Russia’s Federal Guard Service is battling the problems of the future by returning to the past.

The Federal Guard Service of Russia, also known as the FSO, is responsible for protecting high-ranking Russian officials including the President, according to Wikipedia, and also maintains a secure communications system for their use. That puts it in the not-entirely-enviable position of having to keep an awful lot of very sensitive information under wraps, an increasingly difficult task in this era of Wikileaks and Edward Snowden.
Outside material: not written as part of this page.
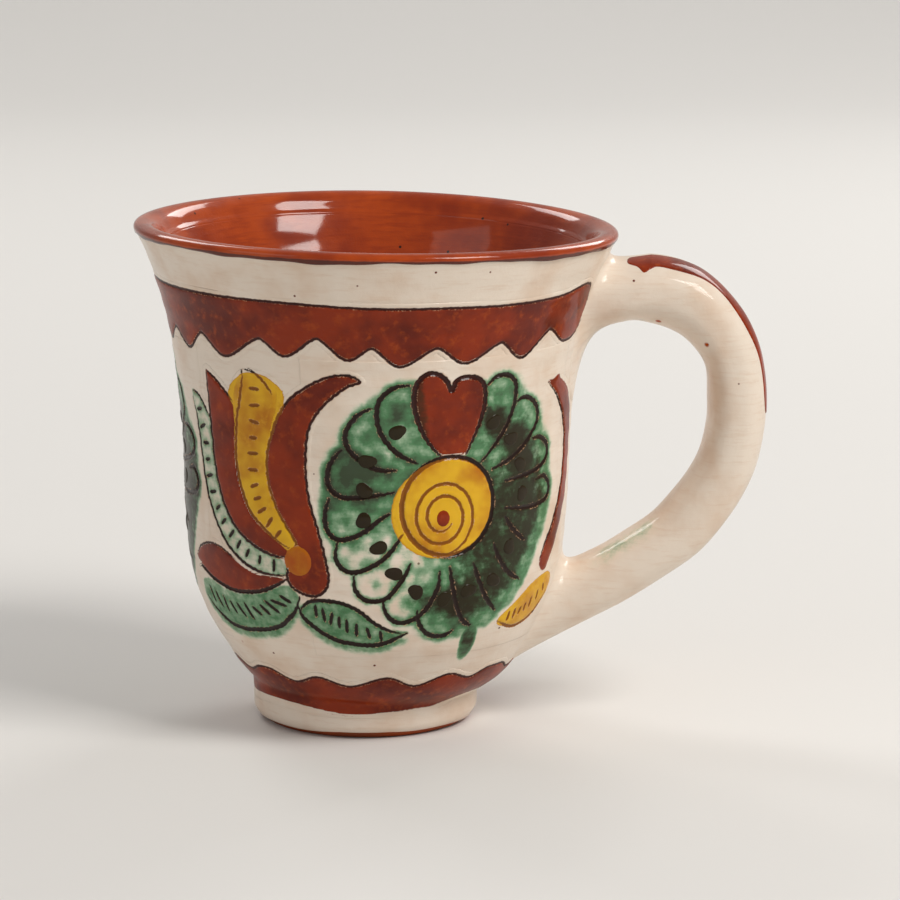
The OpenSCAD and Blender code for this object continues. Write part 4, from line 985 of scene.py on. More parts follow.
    # Cut lines: a broken pale burr on the banks, and stained clay in the groove
    rough_cut = add(tree, MATH, {"operation": "MULTIPLY_ADD"}, {0: noise["fine"], 1: 0.34, 2: -0.17})
    cut = add(tree, MATH, {"operation": "ADD"}, {0: field["cut"], 1: rough_cut})
    bank = add(tree, RANGE, SMOOTH, {0: cut, 1: 0.02, 2: 0.22, 3: 1, 4: 0})
    broken = add(tree, RANGE, SMOOTH, {0: noise["grain"], 1: 0.46, 2: 0.62, 3: 0, 4: 0.75})
    patchy = add(tree, RANGE, SMOOTH, {0: noise["mottle"], 1: 0.42, 2: 0.6})
    broken = add(tree, MATH, {"operation": "MULTIPLY"}, {0: broken, 1: patchy})
    bank = add(tree, MATH, {"operation": "MULTIPLY"}, {0: bank, 1: broken})
    base = add(tree, MIX, BLEND, {0: bank, 6: base, 7: hues["burr"]}, out=2)
    groove = add(tree, RANGE, SMOOTH, {0: cut, 1: -0.1, 2: 0.06, 3: 1, 4: 0})
    stain = add(tree, MIX, BLEND, {0: yellow, 6: (*line, 1), 7: hues["golden"]}, out=2)
    base = add(tree, MIX, BLEND, {0: groove, 6: base, 7: stain}, out=2)
    tree.links.new(base, shader.inputs["Base Color"])

    # The glaze's own unevenness, too fine for the mesh
    height = add(tree, MATH, {"operation": "MULTIPLY_ADD"}, {0: streak, 1: 0.8, 2: noise["fine"]})
    height = add(tree, MATH, {"operation": "MULTIPLY_ADD"}, {0: noise["mottle"], 1: 1.4, 2: height})
    bump = add(tree, "ShaderNodeBump", None, {"Strength": 0.6, "Distance": 0.06 * MM, "Height": height})
    tree.links.new(bump, shader.inputs["Normal"])
    return material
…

As part of that effort, the FSO is reportedly looking to drop 486,000 rubles – that’s about $15,000 – on the clackety-clackety-bing! of electric typewriters. While the agency itself declined to comment, an “FSO source” told Izvestiya, “After scandals with the distribution of secret documents by WikiLeaks, the exposes by Edward Snowden, reports about Dmitry Medvedev being listened in on during his visit to the G20 summit in London, it has been decided to expand the practice of creating paper documents.”

Typewriters eliminate a lot of the risks inherent in electronic documentation and each one also has a unique “pattern of type,” meaning that specific documents can be traced back to specific machines. That can make life a lot easier for Russian security agencies trying to plug leaks and gives potential leakers something to think about, too.

“From the point of view of security, any means of electronic communication is vulnerable. You can remove any information from a computer. There are means of defense, of course, but there’s no 100 percent guarantee they will work,” former Federal Security Service Director Nikolai Kovalev said. “So from the point of view of preserving secrets the most primitive methods are preferable: a person’s hand and a pen, or a typewriter.”